### Prompt:
Quote the data below in full, please, without altering anything.

· · · · ·

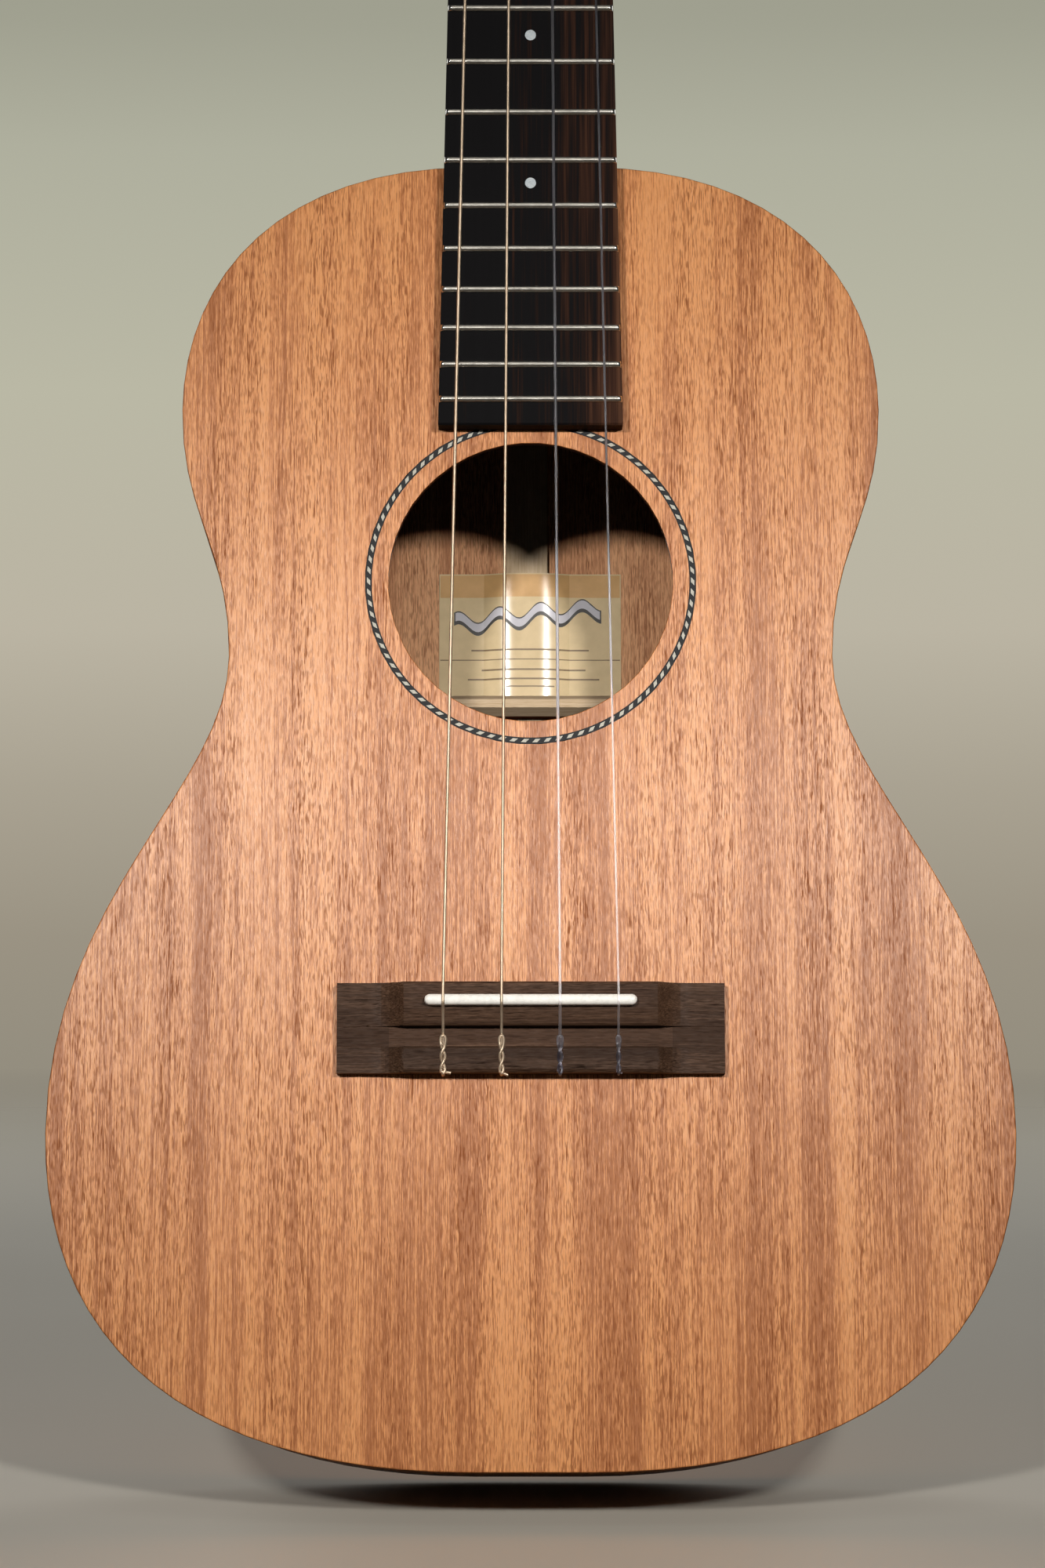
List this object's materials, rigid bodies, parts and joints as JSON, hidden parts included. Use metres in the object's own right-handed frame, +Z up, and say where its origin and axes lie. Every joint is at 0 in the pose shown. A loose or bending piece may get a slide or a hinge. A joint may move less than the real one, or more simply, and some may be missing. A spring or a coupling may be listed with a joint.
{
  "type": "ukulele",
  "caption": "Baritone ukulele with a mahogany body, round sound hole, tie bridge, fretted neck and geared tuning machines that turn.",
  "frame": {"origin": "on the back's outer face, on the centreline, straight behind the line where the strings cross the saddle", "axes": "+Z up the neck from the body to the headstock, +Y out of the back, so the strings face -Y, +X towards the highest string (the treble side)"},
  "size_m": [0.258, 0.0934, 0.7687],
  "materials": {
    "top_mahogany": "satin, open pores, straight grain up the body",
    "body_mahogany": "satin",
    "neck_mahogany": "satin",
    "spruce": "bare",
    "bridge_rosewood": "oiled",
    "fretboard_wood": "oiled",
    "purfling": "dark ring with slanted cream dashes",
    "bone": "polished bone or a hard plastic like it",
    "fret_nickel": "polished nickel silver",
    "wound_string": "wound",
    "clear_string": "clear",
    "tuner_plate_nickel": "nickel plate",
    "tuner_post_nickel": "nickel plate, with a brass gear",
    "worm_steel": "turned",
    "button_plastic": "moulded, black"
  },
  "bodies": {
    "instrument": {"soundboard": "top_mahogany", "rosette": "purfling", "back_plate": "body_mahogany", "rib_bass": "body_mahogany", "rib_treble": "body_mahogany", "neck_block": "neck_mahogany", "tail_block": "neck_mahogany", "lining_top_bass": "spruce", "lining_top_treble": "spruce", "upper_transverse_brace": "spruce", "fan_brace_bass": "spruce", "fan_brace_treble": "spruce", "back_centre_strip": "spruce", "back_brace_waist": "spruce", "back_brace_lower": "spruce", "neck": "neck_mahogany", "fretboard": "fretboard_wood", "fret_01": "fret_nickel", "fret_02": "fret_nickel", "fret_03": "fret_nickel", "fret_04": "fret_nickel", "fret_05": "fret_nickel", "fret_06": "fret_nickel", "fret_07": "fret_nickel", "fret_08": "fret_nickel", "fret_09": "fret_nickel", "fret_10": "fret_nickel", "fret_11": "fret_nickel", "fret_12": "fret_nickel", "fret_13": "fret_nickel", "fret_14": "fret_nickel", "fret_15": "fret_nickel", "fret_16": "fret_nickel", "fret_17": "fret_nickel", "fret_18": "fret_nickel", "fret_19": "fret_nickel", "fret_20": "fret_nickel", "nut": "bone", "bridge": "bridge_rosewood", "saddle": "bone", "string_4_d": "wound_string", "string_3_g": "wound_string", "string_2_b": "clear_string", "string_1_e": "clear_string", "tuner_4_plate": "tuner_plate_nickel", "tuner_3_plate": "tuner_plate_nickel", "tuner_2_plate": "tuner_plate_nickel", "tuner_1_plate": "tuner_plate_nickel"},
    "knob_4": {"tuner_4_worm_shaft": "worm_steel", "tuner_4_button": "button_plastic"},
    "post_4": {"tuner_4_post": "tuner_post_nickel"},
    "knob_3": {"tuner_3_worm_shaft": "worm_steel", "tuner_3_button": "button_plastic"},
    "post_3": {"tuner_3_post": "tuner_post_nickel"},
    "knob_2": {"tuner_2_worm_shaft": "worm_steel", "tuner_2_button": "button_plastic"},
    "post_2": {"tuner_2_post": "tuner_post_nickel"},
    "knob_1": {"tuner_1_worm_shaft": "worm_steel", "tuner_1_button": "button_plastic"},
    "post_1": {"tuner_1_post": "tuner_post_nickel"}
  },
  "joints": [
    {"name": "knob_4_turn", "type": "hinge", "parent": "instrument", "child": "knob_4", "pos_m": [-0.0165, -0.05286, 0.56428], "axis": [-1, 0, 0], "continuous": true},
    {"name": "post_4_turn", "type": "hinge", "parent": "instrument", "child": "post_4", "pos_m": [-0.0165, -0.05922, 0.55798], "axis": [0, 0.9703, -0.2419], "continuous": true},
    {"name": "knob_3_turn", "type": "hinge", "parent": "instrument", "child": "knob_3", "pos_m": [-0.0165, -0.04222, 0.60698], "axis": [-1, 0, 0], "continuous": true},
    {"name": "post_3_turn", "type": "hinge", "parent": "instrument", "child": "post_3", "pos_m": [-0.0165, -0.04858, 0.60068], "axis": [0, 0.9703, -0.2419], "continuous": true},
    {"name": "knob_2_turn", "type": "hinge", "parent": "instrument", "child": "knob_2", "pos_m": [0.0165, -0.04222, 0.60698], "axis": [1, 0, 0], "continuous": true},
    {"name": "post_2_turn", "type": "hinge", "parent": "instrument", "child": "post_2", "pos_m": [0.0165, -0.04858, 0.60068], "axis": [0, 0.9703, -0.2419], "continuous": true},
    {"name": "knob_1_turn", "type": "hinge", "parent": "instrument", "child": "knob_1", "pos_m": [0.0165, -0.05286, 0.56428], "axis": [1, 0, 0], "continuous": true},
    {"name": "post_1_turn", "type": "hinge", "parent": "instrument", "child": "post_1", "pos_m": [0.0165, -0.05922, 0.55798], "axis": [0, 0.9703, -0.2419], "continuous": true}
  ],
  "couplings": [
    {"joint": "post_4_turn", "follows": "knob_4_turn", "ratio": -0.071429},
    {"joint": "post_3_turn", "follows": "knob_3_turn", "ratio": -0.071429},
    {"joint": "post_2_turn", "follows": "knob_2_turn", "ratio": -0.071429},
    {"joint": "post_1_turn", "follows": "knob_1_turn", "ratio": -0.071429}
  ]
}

· · · · ·

### Complete output:
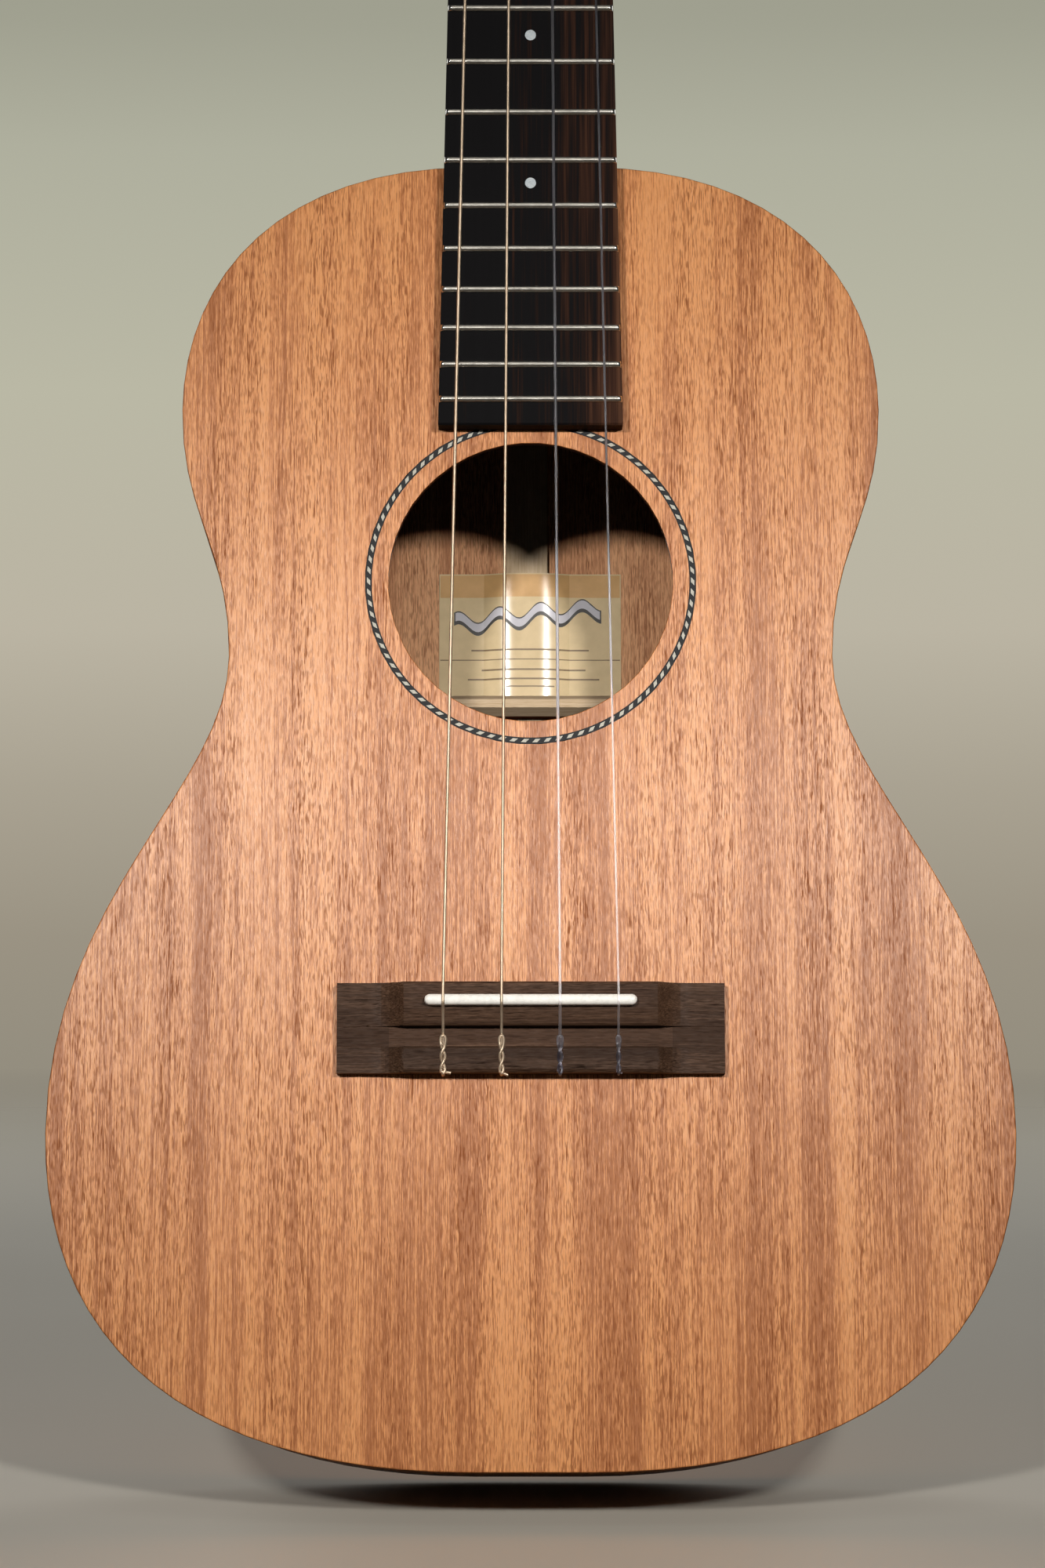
List this object's materials, rigid bodies, parts and joints as JSON, hidden parts included. Use metres in the object's own right-handed frame, +Z up, and say where its origin and axes lie. Every joint is at 0 in the pose shown. A loose or bending piece may get a slide or a hinge. A joint may move less than the real one, or more simply, and some may be missing. A spring or a coupling may be listed with a joint.
{
  "type": "ukulele",
  "caption": "Baritone ukulele with a mahogany body, round sound hole, tie bridge, fretted neck and geared tuning machines that turn.",
  "frame": {"origin": "on the back's outer face, on the centreline, straight behind the line where the strings cross the saddle", "axes": "+Z up the neck from the body to the headstock, +Y out of the back, so the strings face -Y, +X towards the highest string (the treble side)"},
  "size_m": [0.258, 0.0934, 0.7687],
  "materials": {
    "top_mahogany": "satin, open pores, straight grain up the body",
    "body_mahogany": "satin",
    "neck_mahogany": "satin",
    "spruce": "bare",
    "bridge_rosewood": "oiled",
    "fretboard_wood": "oiled",
    "purfling": "dark ring with slanted cream dashes",
    "bone": "polished bone or a hard plastic like it",
    "fret_nickel": "polished nickel silver",
    "wound_string": "wound",
    "clear_string": "clear",
    "tuner_plate_nickel": "nickel plate",
    "tuner_post_nickel": "nickel plate, with a brass gear",
    "worm_steel": "turned",
    "button_plastic": "moulded, black"
  },
  "bodies": {
    "instrument": {"soundboard": "top_mahogany", "rosette": "purfling", "back_plate": "body_mahogany", "rib_bass": "body_mahogany", "rib_treble": "body_mahogany", "neck_block": "neck_mahogany", "tail_block": "neck_mahogany", "lining_top_bass": "spruce", "lining_top_treble": "spruce", "upper_transverse_brace": "spruce", "fan_brace_bass": "spruce", "fan_brace_treble": "spruce", "back_centre_strip": "spruce", "back_brace_waist": "spruce", "back_brace_lower": "spruce", "neck": "neck_mahogany", "fretboard": "fretboard_wood", "fret_01": "fret_nickel", "fret_02": "fret_nickel", "fret_03": "fret_nickel", "fret_04": "fret_nickel", "fret_05": "fret_nickel", "fret_06": "fret_nickel", "fret_07": "fret_nickel", "fret_08": "fret_nickel", "fret_09": "fret_nickel", "fret_10": "fret_nickel", "fret_11": "fret_nickel", "fret_12": "fret_nickel", "fret_13": "fret_nickel", "fret_14": "fret_nickel", "fret_15": "fret_nickel", "fret_16": "fret_nickel", "fret_17": "fret_nickel", "fret_18": "fret_nickel", "fret_19": "fret_nickel", "fret_20": "fret_nickel", "nut": "bone", "bridge": "bridge_rosewood", "saddle": "bone", "string_4_d": "wound_string", "string_3_g": "wound_string", "string_2_b": "clear_string", "string_1_e": "clear_string", "tuner_4_plate": "tuner_plate_nickel", "tuner_3_plate": "tuner_plate_nickel", "tuner_2_plate": "tuner_plate_nickel", "tuner_1_plate": "tuner_plate_nickel"},
    "knob_4": {"tuner_4_worm_shaft": "worm_steel", "tuner_4_button": "button_plastic"},
    "post_4": {"tuner_4_post": "tuner_post_nickel"},
    "knob_3": {"tuner_3_worm_shaft": "worm_steel", "tuner_3_button": "button_plastic"},
    "post_3": {"tuner_3_post": "tuner_post_nickel"},
    "knob_2": {"tuner_2_worm_shaft": "worm_steel", "tuner_2_button": "button_plastic"},
    "post_2": {"tuner_2_post": "tuner_post_nickel"},
    "knob_1": {"tuner_1_worm_shaft": "worm_steel", "tuner_1_button": "button_plastic"},
    "post_1": {"tuner_1_post": "tuner_post_nickel"}
  },
  "joints": [
    {"name": "knob_4_turn", "type": "hinge", "parent": "instrument", "child": "knob_4", "pos_m": [-0.0165, -0.05286, 0.56428], "axis": [-1, 0, 0], "continuous": true},
    {"name": "post_4_turn", "type": "hinge", "parent": "instrument", "child": "post_4", "pos_m": [-0.0165, -0.05922, 0.55798], "axis": [0, 0.9703, -0.2419], "continuous": true},
    {"name": "knob_3_turn", "type": "hinge", "parent": "instrument", "child": "knob_3", "pos_m": [-0.0165, -0.04222, 0.60698], "axis": [-1, 0, 0], "continuous": true},
    {"name": "post_3_turn", "type": "hinge", "parent": "instrument", "child": "post_3", "pos_m": [-0.0165, -0.04858, 0.60068], "axis": [0, 0.9703, -0.2419], "continuous": true},
    {"name": "knob_2_turn", "type": "hinge", "parent": "instrument", "child": "knob_2", "pos_m": [0.0165, -0.04222, 0.60698], "axis": [1, 0, 0], "continuous": true},
    {"name": "post_2_turn", "type": "hinge", "parent": "instrument", "child": "post_2", "pos_m": [0.0165, -0.04858, 0.60068], "axis": [0, 0.9703, -0.2419], "continuous": true},
    {"name": "knob_1_turn", "type": "hinge", "parent": "instrument", "child": "knob_1", "pos_m": [0.0165, -0.05286, 0.56428], "axis": [1, 0, 0], "continuous": true},
    {"name": "post_1_turn", "type": "hinge", "parent": "instrument", "child": "post_1", "pos_m": [0.0165, -0.05922, 0.55798], "axis": [0, 0.9703, -0.2419], "continuous": true}
  ],
  "couplings": [
    {"joint": "post_4_turn", "follows": "knob_4_turn", "ratio": -0.071429},
    {"joint": "post_3_turn", "follows": "knob_3_turn", "ratio": -0.071429},
    {"joint": "post_2_turn", "follows": "knob_2_turn", "ratio": -0.071429},
    {"joint": "post_1_turn", "follows": "knob_1_turn", "ratio": -0.071429}
  ]
}